What started it off though was Volcker. Though he jacked up interest rates to defeat stagflation, the direct consequence was to obliterate manufacturing in the 1979-1983 recession and to strengthen the financial sector and the dollar. That is the tradeoff that cemented the dollar as reserve currency in a world of floating exchange rates. The US made a choice that is required to be a reserve currency and that no other country wants to make – to sacrifice manufacturing/exports to financial sector (dollar producing). That is what we export now – dollars not stuff.
The biggest loss is intellectual property.
‘No, Trade With China Did Not Kill the U.S. Economy’
No but it has funded the Chinese government and military, which might kill the US people.
But as long as our economy survives, right?
It’ll be a ‘net positive’ effect – for the survivors.
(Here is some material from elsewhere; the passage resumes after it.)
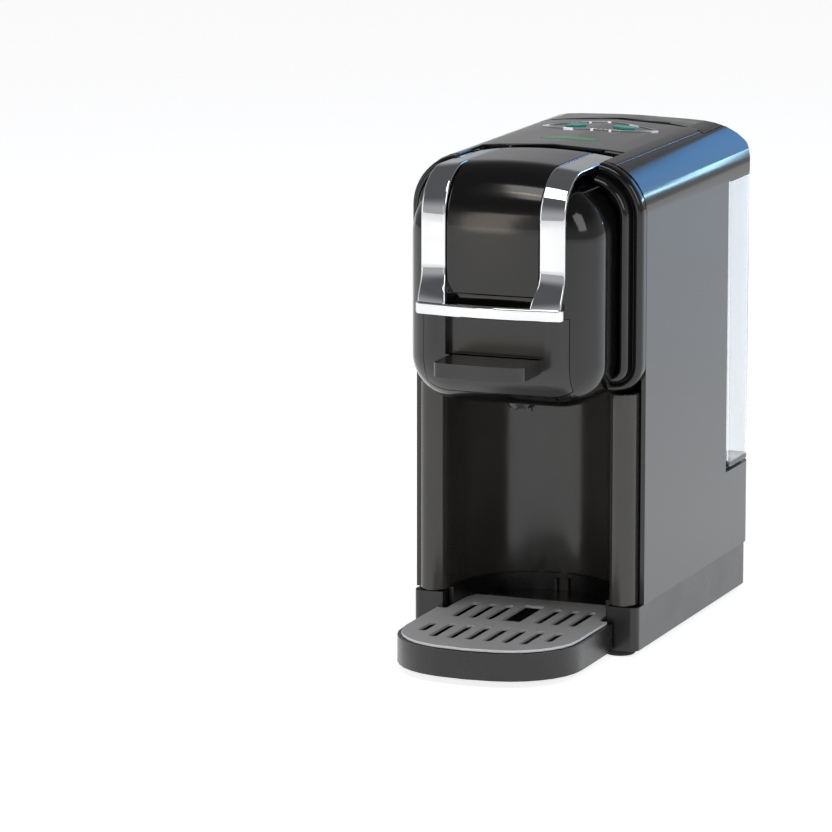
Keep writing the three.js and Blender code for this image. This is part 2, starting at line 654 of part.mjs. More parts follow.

When we assembled my niece’s Barbie’s House ob Dreams, I noted that every pink, injection-molded part had the word “Mexico” obliterated, and the word “China” added. So much for NAFTA. I thought. Jobs that left the US never stayed put, but kept going till they reached China.
You’re right.
It was Democratic [Na]tional So[zi]alist[s] shutting down US production and STEALING it blind that killed the US economy as well as bankrupting the entire nation.
But it did massively transform it.
Where did the good jobs go? Or are you going to say good riddance to them because ‘factory work isn’t for you’?